Do something, DCC!
AND the Lord said “Let there be traffic lights” and lo, there were traffic lights, and great was the woe of the people of Weymouth.
This woe reached its latest peak over the May bank holiday when queues of biblical proportions built up in the town.
Traffic jams from the town centre right back to the Southill roundabout and beyond, the seafront gridlocked as far as you could see and Westwey Road just a metal snake of vehicles.
So I’m sure you’ll all be delighted to hear one good piece of news... namely that Dorset County Council doesn’t plan on doing anything because accident figures are apparently OK for such junctions.
Thank God for that. I feel better already, but just one small query over council complacency.
Have they actually considered that it is almost impossible to have an accident if you aren’t moving?!
My view is that, having spent millions putting in a nice shiny new high-tec traffic light system, DCC is highly unlikely to admit there is anything wrong with it.
It is the old, old story. People close to and experiencing a problem are largely ignored by those for whom the same problem is safely away from their own doorsteps.
DCC has to pay lip service to complaints and it has done so, but actually doing something about the congestion?
Reaction could be summed up as: “We’ll look into it immediately and form a sub-committee. Yes, a sub-committee. That’s what’s needed. But it mustn’t have the power to make a decision because all refusals to do anything must come from the main authority.”

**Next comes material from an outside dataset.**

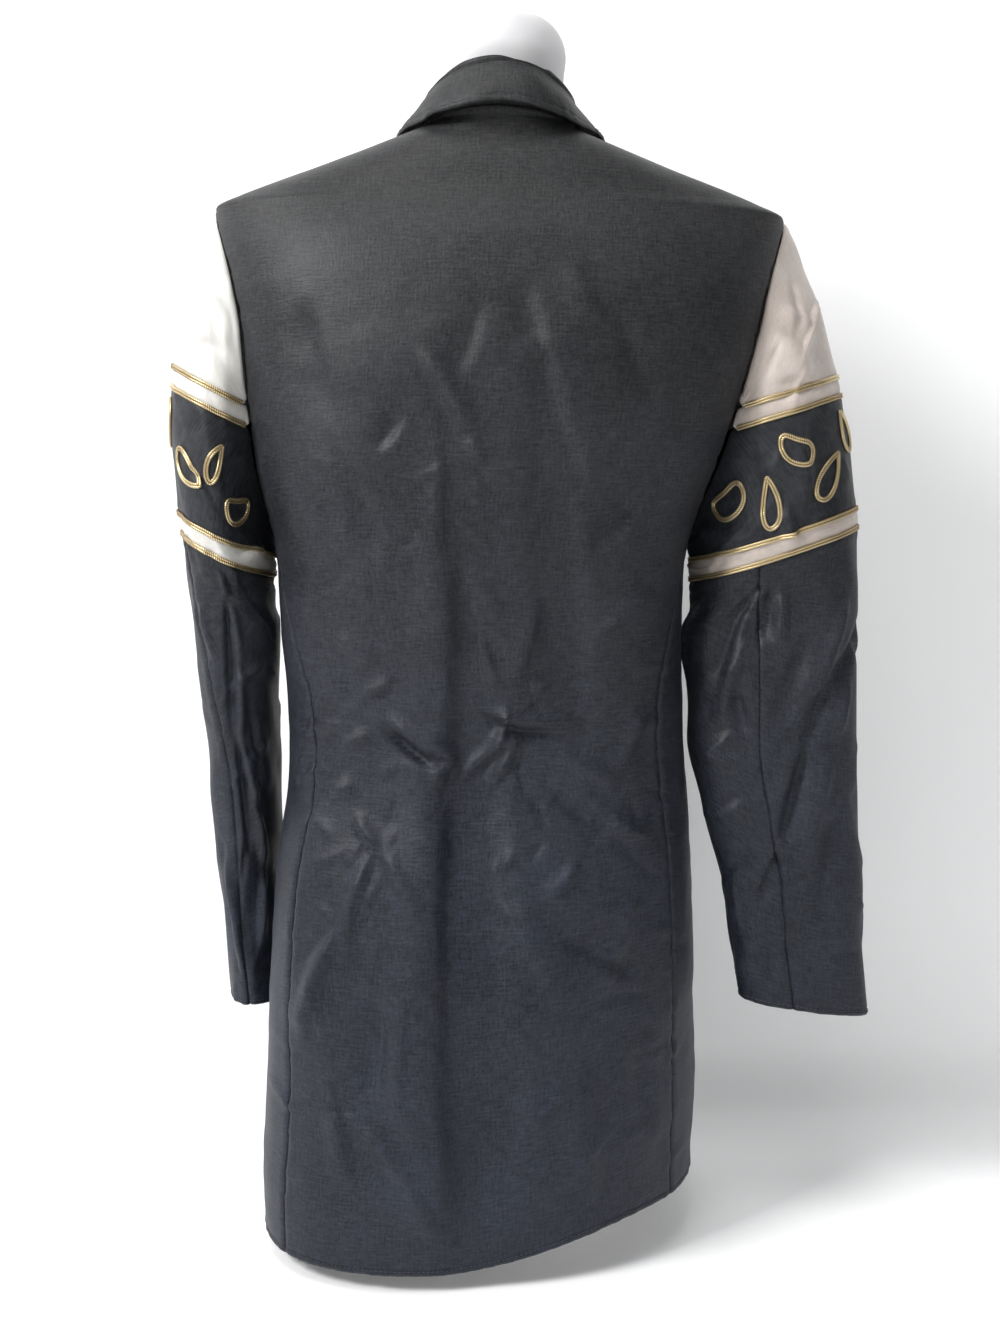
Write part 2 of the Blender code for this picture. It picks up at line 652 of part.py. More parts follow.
def sleeve(side, theta, run):
    """The sleeve's outer face: the plain one moved along its normal by its folds."""
    def plain(a, b):
        return sleeve_plain(side, a, b)

    sign = 1.0 if side == "l" else -1.0
    outward = normals(plain, theta, np.clip(run, 0.002, 1.998), 1e-3, 1e-3) * -sign
    around = SLEEVE_RADIUS * np.asarray(theta, float)
    folds = SLEEVE_FOLDS[side].astype(float)
    folds[:, [0, 2]] = np.radians(folds[:, [0, 2]]) * SLEEVE_RADIUS
    rise = 0.0
    for turn in (0.0, 2 * np.pi * SLEEVE_RADIUS):
        rise = rise + creases(folds, around + turn, run, SLEEVE_LENGTH)
    rise = rise * smooth_step(run, 0.05, 0.25)
    return settle(plain(theta, run) + outward * rise[..., None])


def sleeve_out(side, theta, run):
    def folded(a, b):
        return sleeve(side, a, b)

    sign = 1.0 if side == "l" else -1.0
    return normals(folded, theta, run, 1e-3, 1e-3) * -sign


def run_at_line(side, theta, line_height):
    """Where the sleeve crosses a slanting plane: its run, or 0 where it starts below the plane."""
    low = np.zeros(np.shape(theta))
    high = np.full(np.shape(theta), 1.3)
    for _ in range(26):
        middle = (low + high) / 2
        point = sleeve_plain(side, theta, middle)
        level = point[..., 2] - LINE_SLOPE[side] * (np.abs(point[..., 0]) - LINE_MIDDLE)
        above = level > line_height
        low, high = np.where(above, middle, low), np.where(above, high, middle)
    return np.where(low < 1e-6, 0.0, low)


def ring_thetas(front, back):
    """The armhole's own even steps between two angles, with the two angles as ends."""
    steps = np.arange(-ARMHOLE_STEPS, 2 * ARMHOLE_STEPS + 1) * np.pi / ARMHOLE_STEPS
    inside = steps[(steps > front + 0.06) & (steps < back - 0.06)]
    return np.concatenate([[front], inside, [back]])


def seam_gap_angle(side, theta, run):
    """Half a seam's gap as an angle round the sleeve."""
    step = 0.01
    stretch = np.linalg.norm(
        sleeve_plain(side, theta + step, run) - sleeve_plain(side, theta - step, run), axis=-1
    ) / (2 * step)
    return SEAM_GAP * 0.8 / stretch


def end_theta(side, line_height, least_run, direction):
    """The angle at which a line comes this close to the armhole, going to the back or the front."""
    thetas = np.linspace(0.0, np.pi, 721) * direction
    runs = run_at_line(side, thetas, line_height)
    return thetas[np.argmax(runs < least_run)]


def sleeve_patch(name, side, theta, run, material, closed=False):
    outward = sleeve_out(side, theta, run)
    return wall(name, sleeve(side, theta, run), outward, material, closed=closed)


def between_lines(side, theta, upper, lower, rows):
    """Runs from one line to the next, with half a seam's gap at each."""
    inset = SEAM_GAP / 2
    start = np.zeros(theta.shape) if upper is None else run_at_line(side, theta, upper - inset)
    stop = run_at_line(side, theta, lower + inset)
    return start + (stop - start) * np.linspace(0.0, 1.0, rows)[:, None]


def make_sleeve(side, linen, cotton):
    """The white head and stripes, the black band between them and the two black lower panels."""
    line_1, line_2, line_3, line_4 = LINE_HEIGHTS
    for name, upper, lower, rows in (
        ("sleeve_cap", None, line_1, 7),
        ("stripe_upper", line_1, line_2, 2),
    ):
        ends = (end_theta(side, lower, 0.03, way) for way in (-1, 1))
        theta = ring_thetas(*ends)[None, :] + np.zeros((rows, 1))
        run = between_lines(side, theta[:1], upper, lower, rows)
        sleeve_patch(f"{name}_{side}", side, theta, run, cotton)
    whole = np.arange(2 * ARMHOLE_STEPS)[None, :] * np.pi / ARMHOLE_STEPS
    for name, upper, lower, rows, cloth in (
        ("band", line_2, line_3, 5, linen),
        ("stripe_lower", line_3, line_4, 2, cotton),
    ):
        theta = whole + np.zeros((rows, 1))
        run = between_lines(side, whole, upper, lower, rows)
        sleeve_patch(f"{name}_{side}", side, theta, run, cloth, closed=True)
    share = np.linspace(0.0, 1.0, LOWER_ROWS)[:, None]
    seam_top, seam_cuff = np.radians(BACK_SEAM[side])
    back_seam = seam_top + (seam_cuff - seam_top) * smooth_step(share, 0.0, 0.6)
    front_seam = np.full(share.shape, np.radians(FRONT_SEAM))
    middle = 1.0 + share
    back_gap = seam_gap_angle(side, back_seam, middle)
    front_gap = seam_gap_angle(side, front_seam, middle)
    for name, start, stop in (
        ("topsleeve", front_seam - 2 * np.pi + front_gap, back_seam - back_gap),
        ("undersleeve", back_seam + back_gap, front_seam - front_gap),
    ):
        first = ring_thetas(start[0, 0], stop[0, 0])
        across = (first - first[0]) / (first[-1] - first[0])
        theta = start + (stop - start) * across[None, :]
        begin = run_at_line(side, theta, line_4 - SEAM_GAP / 2)
        sleeve_patch(f"{name}_{side}", side, theta, begin + (2.0 - begin) * share, linen)


def tube_object(name, path, frame_out, material, radius, sides, closed):
    """A cord: a ring of points round each point of a path that lies on a surface."""
    if closed:
        tangent = np.roll(path, -1, axis=0) - np.roll(path, 1, axis=0)
    else:
        tangent = np.gradient(path, axis=0)
    tangent = tangent / np.linalg.norm(tangent, axis=1, keepdims=True)
    beside = np.cross(tangent, frame_out)
    beside = beside / np.linalg.norm(beside, axis=1, keepdims=True)
    out = np.cross(beside, tangent)
    turn = np.arange(sides) * 2 * np.pi / sides + np.pi / sides
    ringed = path[:, None] + radius * (
        np.cos(turn)[None, :, None] * -out[:, None] + np.sin(turn)[None, :, None] * beside[:, None]
    )
    count = len(path)
    faces = []
    for i in range(count if closed else count - 1):
        following = (i + 1) % count
        for j in range(sides):
            k = (j + 1) % sides
            near, far = i * sides, following * sides
            faces.append([near + j, near + k, far + k, far + j])
    if not closed:
        faces.append(list(range(sides))[::-1])
        faces.append([(count - 1) * sides + j for j in range(sides)])
    return mesh_object(name, ringed.reshape(-1, 3), faces, material)


def cord_path(side, theta, line_heights):
    """The cord's middle: its flat inner face, half a radius below it, is just off the cloth."""
    run = run_at_line(side, theta, line_heights)
    outward = sleeve_out(side, theta, run)
    return sleeve(side, theta, run) + outward * (CORD_RADIUS / 2 + CORD_SEAT), outward


def make_cord_lines(side, material):
    """A cord on each edge of the two white stripes; the upper two end at the armhole seam."""
    for number, height in enumerate(LINE_HEIGHTS, start=1):
        if number <= 2:
            back = end_theta(side, height, 0.045, 1)
            front = end_theta(side, height, 0.045, -1)
            theta = ring_thetas(front, back)
        else:
            theta = np.arange(2 * ARMHOLE_STEPS) * np.pi / ARMHOLE_STEPS
        path, outward = cord_path(side, theta, height)
        tube_object(f"cord_{number}_{side}", path, outward, material, CORD_RADIUS, 3, number > 2)


def loop_outline(kind, length, count):
    """A closed outline round the origin: a leaf with two points, a drop with one, or a paisley,
    which is a drop bent round on itself."""
    t = np.linspace(0.0, 2 * np.pi, count, endpoint=False)
    along = np.cos(t) * length / 2
    if kind == "leaf":
        across = np.sin(t) * (0.25 + 0.10 * np.cos(t) ** 2) * length
        across = across + 0.10 * length * np.cos(t) ** 2
    elif kind == "drop":
        across = np.sin(t) * (0.5 - 0.5 * np.cos(t)) ** 0.4 * length * 0.33
    else:
        across = np.sin(t) * (0.5 - 0.5 * np.cos(t)) ** 0.4 * length * 0.32
        across = across + 0.22 * length * (0.5 + 0.5 * np.cos(t)) ** 2
    return along, across


def make_loops(side, material):
    sign = 1.0 if side == "l" else -1.0
    for number, (degrees, height, turn, length, kind) in enumerate(LOOPS[side], start=1):
        along, across = loop_outline(kind, length, 14)
        tilt = np.radians(turn)
        sideways = along * np.cos(tilt) - across * np.sin(tilt)
        upwards = along * np.sin(tilt) + across * np.cos(tilt)
        centre = np.radians(degrees)
        run = run_at_line(side, np.array([centre]), height)
        stretch = np.linalg.norm(
            sleeve_plain(side, centre + 0.05, run) - sleeve_plain(side, centre - 0.05, run), axis=-1
        )[0] / 0.1
        theta = centre + sign * sideways / stretch
        path, outward = cord_path(side, theta, height + upwards)
        tube_object(f"loop_{number}_{side}", path, outward, material, CORD_RADIUS, 3, True)


def make_button(number, height, material):
    """A plain round button with a raised rim, lying on the right front near its edge."""
    angle = -angle_of(np.array(BUTTON_ACROSS), np.array(height))
    outward = body_out(angle, np.array(height))
    seat = body(angle, np.array(height)) + outward * (CLOTH + LAY_GAP + BUTTON_SEAT)
    profile = ((0.0, 1.0), (BUTTON_THICK, 1.0), (BUTTON_THICK, 0.80), (BUTTON_DISH, 0.72))
    turn = np.linspace(0.0, 2 * np.pi, 12, endpoint=False)
    beside = np.cross([0.0, 0.0, 1.0], outward)
    beside = beside / np.linalg.norm(beside)
    above = np.cross(outward, beside)
    spokes = np.cos(turn)[:, None] * beside + np.sin(turn)[:, None] * above
    rings = [seat + outward * rise + spokes * BUTTON_RADIUS * size for rise, size in profile]
    points = np.concatenate(rings)
    sides = len(turn)
    faces = [list(range(sides))]
    for k in range(len(profile) - 1):
        for j in range(sides):
            i = (j + 1) % sides
            near, far = k * sides, (k + 1) * sides
            faces.append([near + i, near + j, far + j, far + i])
    faces.append([(len(profile) - 1) * sides + j for j in range(sides)][::-1])
    return mesh_object(f"button_{number}", points, faces, material)


def form_surface(angle, height):
    """The dress form under the jacket: the plain ring moved inwards by the space beneath the
    cloth, then a round neck with a domed cap."""
    space = through(FORM_SPACE, height, "space")
    return settle(ring(angle, height) + normals(ring, angle, height, 1e-3, 1e-4) * space[..., None])


def make_form(material):
    angle = np.linspace(0.0, 2 * np.pi, 24, endpoint=False)[None, :]
    height = np.concatenate([
        np.array([0.0, 0.03, 0.07, 0.12, 0.18, 0.26, 0.34, 0.43, 0.52, 0.60]),
        armhole(armhole_thetas(5))[1],
        np.linspace(TIP_HEIGHT, NECK_SIDE_HEIGHT, SHOULDER_ROWS)[1:-1],
    ])[:, None]
    torso = form_surface(angle + 0 * height, height + 0 * angle)
    # The neck: height, radius
    neck = np.array([
        (0.856, 0.0505), (0.872, 0.0475), (0.895, 0.0480), (0.912, 0.0495),
        (0.926, 0.0450), (0.936, 0.0350), (0.942, 0.0190),
    ])
    cap = np.stack([
        neck[:, 1:] * np.sin(angle), neck[:, 1:] * np.cos(angle), neck[:, :1] + 0 * angle,
    ], axis=-1)
    grid = np.concatenate([torso, cap])
    rows, columns = grid.shape[:2]
    grid[0, :, 2] = 0.0
    points = np.concatenate([grid.reshape(-1, 3), [(0.0, 0.0, FORM_TOP)]])
    faces = []
    for i in range(rows - 1):
        for j in range(columns):
            k = (j + 1) % columns
            near, far = i * columns, (i + 1) * columns
            faces.append([near + k, near + j, far + j, far + k])
    top = (rows - 1) * columns
    for j in range(columns):
        faces.append([top + (j + 1) % columns, top + j, rows * columns])
    faces.append(list(range(columns)))
    return mesh_object("dress_form", points, faces, material)


def make_material(name):
    colour, roughness, metallic = MATERIALS[name]
    material = bpy.data.materials.new(name)
    material.use_nodes = True
    shader = material.node_tree.nodes["Principled BSDF"]
    shader.inputs["Base Color"].default_value = colour
    shader.inputs["Roughness"].default_value = roughness
    shader.inputs["Metallic"].default_value = metallic
    return material


def main():
    for old in list(bpy.data.objects):
        bpy.data.objects.remove(old)
    linen, cotton, gold, shell, button = (make_material(name) for name in MATERIALS)
    make_form(shell)
    make_back(linen)
    make_collar(linen)
    for side, sign in (("l", 1.0), ("r", -1.0)):
        make_side_back(side, sign, linen)
        make_front(side, sign, linen)
        make_lapel(side, sign, linen)
        make_sleeve(side, linen, cotton)
        make_cord_lines(side, gold)
        make_loops(side, gold)
    for number, height in enumerate(BUTTON_HEIGHTS, start=1):
        make_button(number, height, button)


main()
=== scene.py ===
"""The looks of a long black linen blazer with white sleeve heads and gold cord, on a dress form.

Every panel is built again on the same surface as its solid, with many more points: the plain ring
or sleeve moved along its own normal by creases, rolled edges and stitched lines, and closed by an
inner layer one cloth's thickness in. The jacket's back faces +Y and the wearer's left is +X.
"""

import bpy
import numpy as np
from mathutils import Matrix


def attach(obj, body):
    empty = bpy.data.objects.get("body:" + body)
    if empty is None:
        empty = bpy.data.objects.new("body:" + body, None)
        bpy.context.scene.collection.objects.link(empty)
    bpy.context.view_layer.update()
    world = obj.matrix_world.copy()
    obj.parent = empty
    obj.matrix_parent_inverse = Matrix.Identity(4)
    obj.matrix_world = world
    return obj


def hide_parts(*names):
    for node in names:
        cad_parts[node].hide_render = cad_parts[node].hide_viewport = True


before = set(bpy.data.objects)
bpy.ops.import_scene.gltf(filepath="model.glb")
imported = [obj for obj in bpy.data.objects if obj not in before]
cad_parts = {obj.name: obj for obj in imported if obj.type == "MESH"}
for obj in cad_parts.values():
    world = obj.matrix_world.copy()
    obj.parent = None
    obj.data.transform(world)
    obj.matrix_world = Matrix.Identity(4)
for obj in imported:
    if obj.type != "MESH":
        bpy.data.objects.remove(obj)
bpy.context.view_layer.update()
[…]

Meanwhile the rest of us face ridiculous journeys where travelling round Weymouth is easy until you hit the town centre which is just a total “no go” area.
And don’t forget. This was just one bank holiday. When the summer season kicks off we can expect such chaos almost every day.
Good job DCC’s in Dorchester isn’t it!
Plus ça change, plus c’est la même chose
WELL, all the election huff and puff is over and we now have Richard Drax back as our MP.
As that famous rock band The Who said: “Meet the new boss, same as the old boss” but at least the all-party snowstorm of election leaflets will now stop.
Mr Drax has proved to be an energetic MP and, while I could go on to highlight how an effective politician is a rarity, this joke sent in to me by a reader does it far better.
While stitching a cut on the hand of a 75-year-old farmer, the doctor struck up a conversation with the old man.
Eventually the topic got around to politicians and their role as our leaders and the old farmer said: “Well, as I see it, most politicians are Post Tortoises.”
Not being familiar with the term, the doctor asked him what a “post tortoise”' was.
The old farmer said, "When you're driving down a country road and you come across a fence post with a tortoise balanced on top, that's a post tortoise."
The old farmer saw the puzzled look on the doctor's face so he continued to explain. “You know he didn't get up there by himself, he doesn't belong up there, he doesn't know what to do while he's up there, he's elevated beyond his ability to function and you just wonder what kind of dumb arse put him up there to begin with."
Enjoy the next five years!
What’s in a vowel? Pass the spanners!
EVERY now and again you come across a tale which is so funny it is a little gem.
I’ll spare his blushes as he’s already had a load of stick for this, but a well known member of Rotary was in a hurry to get an envelope in the post.
Fortunately he saw a post box in the heart of Weymouth, in St Mary Street and gratefully popped his envelope through the slot only to recoil in horror when he realised that what he had thought said ‘LETTER’ actually said ‘LITTER’!
The problem was that he could see his envelope in the rubbish bin but he couldn’t reach it.
Luckily some workmen arriving at a nearby site had a set of spanners that they agreed to loan him.
The relieved Rotarian then used them to dismantle the litter bin, extract his envelope and then bolt the litter bin back together again.
Gleeful colleagues, who spent most of the day ragging him for the incident, could only saythe incident had their ‘stamp’ of approval!
Sex stops council meeting
IT was a serious debate. Well it was meant to be a serious debate, but how can you concentrate on the nuances of argument when a couple are having rampant sex nearby?
OK, the bonking couple in question were only seagulls, but they were making so much noise that they drowned out the arguments during an important council committee in Weymouth.
The room was stuffy, some of the windows were open and seagull love was blasting through at full volume.
Very distracting stuff, but I suppose the seagulls weren’t best pleased to have to go through their mating ritual against a backdrop of droning humans just a few yards from their perch.
Well I hope those pesky birds made the most of it because there will be no chance of them repeating their assignation next year because their perch will have been demolished for redevelopment... maybe!